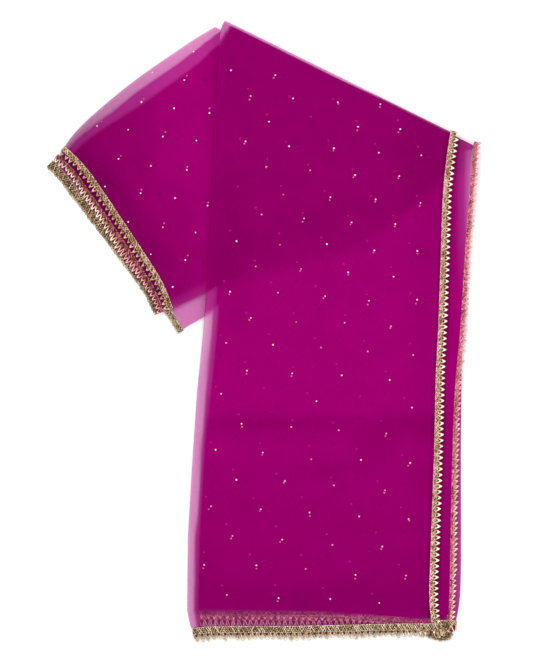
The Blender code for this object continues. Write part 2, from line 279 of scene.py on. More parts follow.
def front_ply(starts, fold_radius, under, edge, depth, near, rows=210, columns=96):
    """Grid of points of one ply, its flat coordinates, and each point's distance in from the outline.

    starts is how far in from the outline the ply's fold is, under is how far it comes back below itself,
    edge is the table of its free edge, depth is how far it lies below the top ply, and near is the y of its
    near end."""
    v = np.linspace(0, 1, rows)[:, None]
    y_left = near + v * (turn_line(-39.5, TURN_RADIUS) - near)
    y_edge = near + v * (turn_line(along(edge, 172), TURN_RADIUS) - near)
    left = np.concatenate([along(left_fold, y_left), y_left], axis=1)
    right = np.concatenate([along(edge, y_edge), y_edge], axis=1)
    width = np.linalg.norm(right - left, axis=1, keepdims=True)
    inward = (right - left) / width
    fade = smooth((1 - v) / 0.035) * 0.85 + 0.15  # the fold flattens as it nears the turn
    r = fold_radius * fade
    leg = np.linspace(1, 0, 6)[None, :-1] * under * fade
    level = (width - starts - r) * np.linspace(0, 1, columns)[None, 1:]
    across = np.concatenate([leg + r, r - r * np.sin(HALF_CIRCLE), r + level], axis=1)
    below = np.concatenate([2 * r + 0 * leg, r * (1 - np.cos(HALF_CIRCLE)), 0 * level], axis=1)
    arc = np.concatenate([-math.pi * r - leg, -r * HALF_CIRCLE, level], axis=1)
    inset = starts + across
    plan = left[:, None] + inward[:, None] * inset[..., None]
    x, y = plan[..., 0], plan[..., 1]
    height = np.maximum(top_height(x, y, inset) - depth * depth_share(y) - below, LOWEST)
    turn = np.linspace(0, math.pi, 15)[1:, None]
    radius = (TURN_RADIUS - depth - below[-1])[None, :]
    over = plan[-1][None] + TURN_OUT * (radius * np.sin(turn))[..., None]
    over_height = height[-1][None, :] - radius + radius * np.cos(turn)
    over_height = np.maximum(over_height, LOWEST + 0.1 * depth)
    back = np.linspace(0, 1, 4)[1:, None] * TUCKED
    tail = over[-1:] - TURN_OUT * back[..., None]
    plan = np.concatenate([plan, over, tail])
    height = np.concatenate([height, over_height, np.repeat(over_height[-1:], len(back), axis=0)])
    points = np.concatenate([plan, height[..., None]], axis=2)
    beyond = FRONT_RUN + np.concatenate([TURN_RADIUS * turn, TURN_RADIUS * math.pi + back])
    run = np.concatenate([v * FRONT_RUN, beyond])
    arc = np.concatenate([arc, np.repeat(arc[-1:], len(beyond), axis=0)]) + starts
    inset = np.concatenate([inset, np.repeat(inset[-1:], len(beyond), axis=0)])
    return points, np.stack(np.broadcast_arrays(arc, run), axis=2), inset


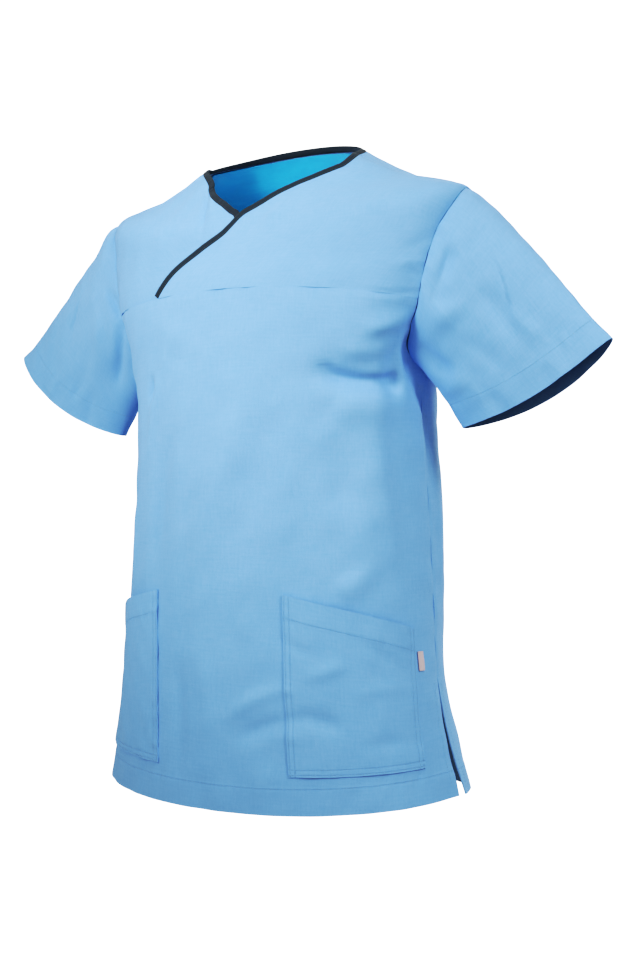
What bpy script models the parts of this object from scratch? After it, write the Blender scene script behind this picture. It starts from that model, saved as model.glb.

===============

# WHAT YOU WILL DO
Begin with the first line of the records and reproduce each line as is, ending with the line that holds "from the outline.".

# EXERCISE SOLUTION
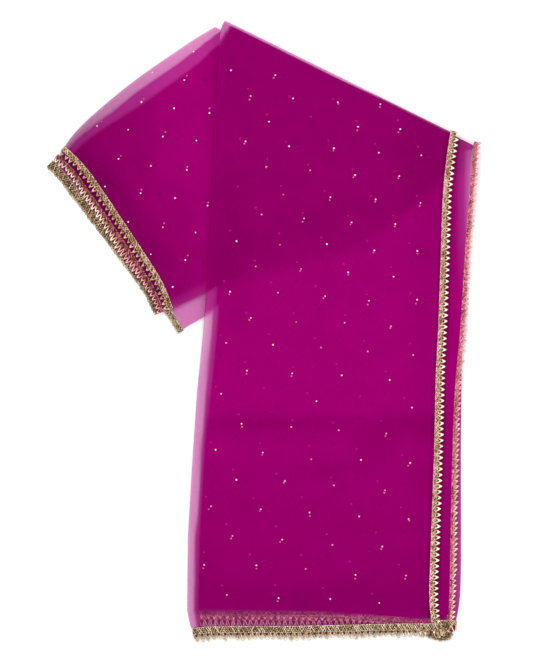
The Blender code for this object continues. Write part 2, from line 279 of scene.py on. More parts follow.
def front_ply(starts, fold_radius, under, edge, depth, near, rows=210, columns=96):
    """Grid of points of one ply, its flat coordinates, and each point's distance in from the outline.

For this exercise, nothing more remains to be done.